The government will have to produce documents showing it has made 1.9 billion lei in payments to health- care companies before the IMF board meets in late September, Tony Lybek, the fund’s representative for Romania and Bulgaria, said in an interview with newswire Bloomberg.
Lawmakers must also adopt a law streamlining the public pension system and increase the retirement age by late September to qualify for the next payment, Lybek said.
Romania is scheduled to receive about 900 million euros as the next tranche in a 20 billion-euro bailout from the IMF, European Commission and other international lenders.

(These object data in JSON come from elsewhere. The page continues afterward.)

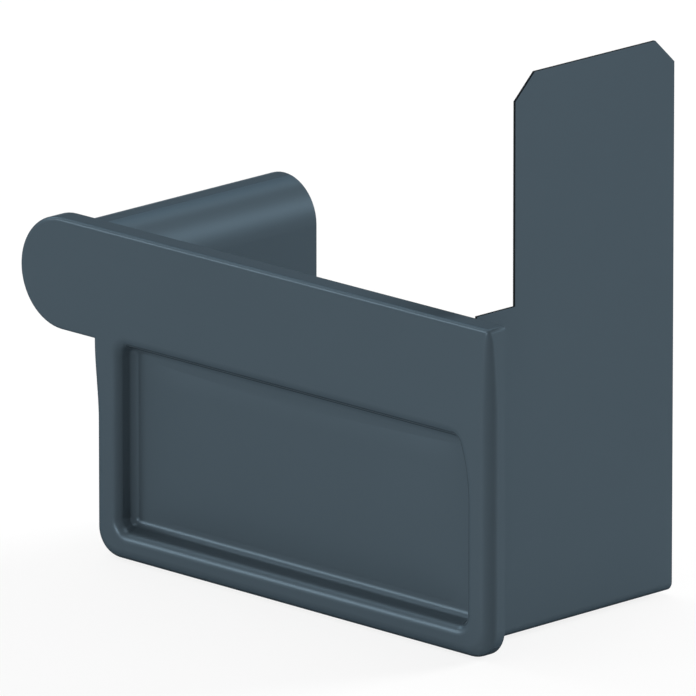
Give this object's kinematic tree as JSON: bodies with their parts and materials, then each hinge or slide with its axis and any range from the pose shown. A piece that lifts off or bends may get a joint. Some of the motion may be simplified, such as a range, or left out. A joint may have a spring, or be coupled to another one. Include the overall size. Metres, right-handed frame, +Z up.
{
  "type": "gutter end cap",
  "caption": "Box-gutter end cap: a pressed end plate with a rim, a sunk field and a lobe over the bead, on a short gutter sleeve whose back wall rises into a fixing tab.",
  "frame": {"origin": "middle of the overall length and depth, at the foot of the end plate", "axes": "+X from the bead at the front to the fascia at the back, +Y along the gutter from the closed face to the open end, +Z up"},
  "size_m": [0.1536, 0.0702, 0.1341],
  "materials": {
    "plate_coating": "satin slate-grey coil coating",
    "sleeve_coating": "satin slate-grey coil coating",
    "sealant": "matt grey sealing compound"
  },
  "bodies": {
    "root": {"end_plate": "plate_coating", "gutter_sleeve": "sleeve_coating", "seam_sealant": "sealant"}
  },
  "joints": []
}
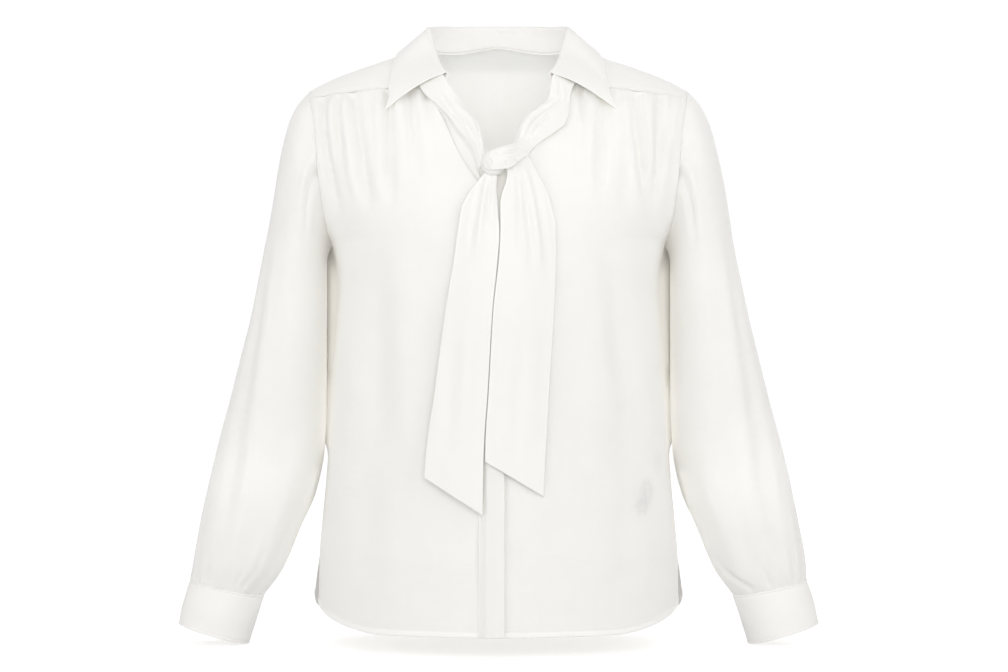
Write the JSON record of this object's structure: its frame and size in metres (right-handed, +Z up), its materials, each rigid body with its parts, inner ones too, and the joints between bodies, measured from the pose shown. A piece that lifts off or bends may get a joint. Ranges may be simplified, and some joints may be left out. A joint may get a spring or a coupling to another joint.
{
  "type": "tie-neck button-up blouse",
  "caption": "Hollow worn long-sleeved blouse with a pointed collar, knotted neck tie, gathered front yoke, concealed placket, bishop sleeves and curved hem.",
  "frame": {"origin": "midway between the shoulders at the level of the neck points, where the wearer's shoulders and neck hold it", "axes": "+X towards the wearer's left, -Y out of the front, +Z up"},
  "size_m": [0.705, 0.2644, 0.687],
  "materials": {
    "front_right": "matte off-white crepe",
    "front_left": "matte off-white crepe",
    "placket": "matte off-white crepe",
    "back": "matte off-white crepe",
    "yoke": "matte off-white crepe",
    "collar": "matte off-white crepe",
    "tie_band_right": "matte off-white crepe",
    "tie_band_left": "matte off-white crepe",
    "tie_knot": "matte off-white crepe",
    "tie_wrap": "matte off-white crepe",
    "tie_tail_right": "matte off-white crepe",
    "tie_tail_left": "matte off-white crepe",
    "sleeve_right": "matte off-white crepe",
    "sleeve_left": "matte off-white crepe",
    "cuff_right": "matte off-white crepe",
    "cuff_left": "matte off-white crepe",
    "front_button_1": "satin off-white",
    "front_button_2": "satin off-white",
    "front_button_3": "satin off-white",
    "front_button_4": "satin off-white",
    "front_button_5": "satin off-white",
    "cuff_button_right": "satin off-white",
    "cuff_button_left": "satin off-white"
  },
  "bodies": {
    "root": {"front_right": "front_right", "front_left": "front_left", "placket": "placket", "back": "back", "yoke": "yoke", "collar": "collar", "tie_band_right": "tie_band_right", "tie_band_left": "tie_band_left", "tie_knot": "tie_knot", "tie_wrap": "tie_wrap", "tie_tail_right": "tie_tail_right", "tie_tail_left": "tie_tail_left", "sleeve_right": "sleeve_right", "sleeve_left": "sleeve_left", "cuff_right": "cuff_right", "cuff_left": "cuff_left", "front_button_1": "front_button_1", "front_button_2": "front_button_2", "front_button_3": "front_button_3", "front_button_4": "front_button_4", "front_button_5": "front_button_5", "cuff_button_right": "cuff_button_right", "cuff_button_left": "cuff_button_left"}
  },
  "joints": []
}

The European Union’s second-poorest country took the loan last year because of dwindling budget revenue and pressure on its currency.
The IMF allowed Romania to forgo the overdue debt payments before approving the previous five installments totaling 10.7 million euros.
The next IMF mission will come to Bucharest in late October or early November, and the fund’s board will meet to decide on that review of the loan program in the second half of December.
Romania’s economic contraction slowed to an annual rate of 0.5 percent in the second quarter, after a 2.6 percent decline in the previous three months, the National Statistics Institute said in August. The economy expanded 0.3 percent from the previous period, its first quarterly growth since 2008.
The IMF estimates Romania’s economy will contract for a second year in 2010, shrinking by as much as 1.9 percent because of weak domestic demand, before growing by as much as 1.5 percent in 2011.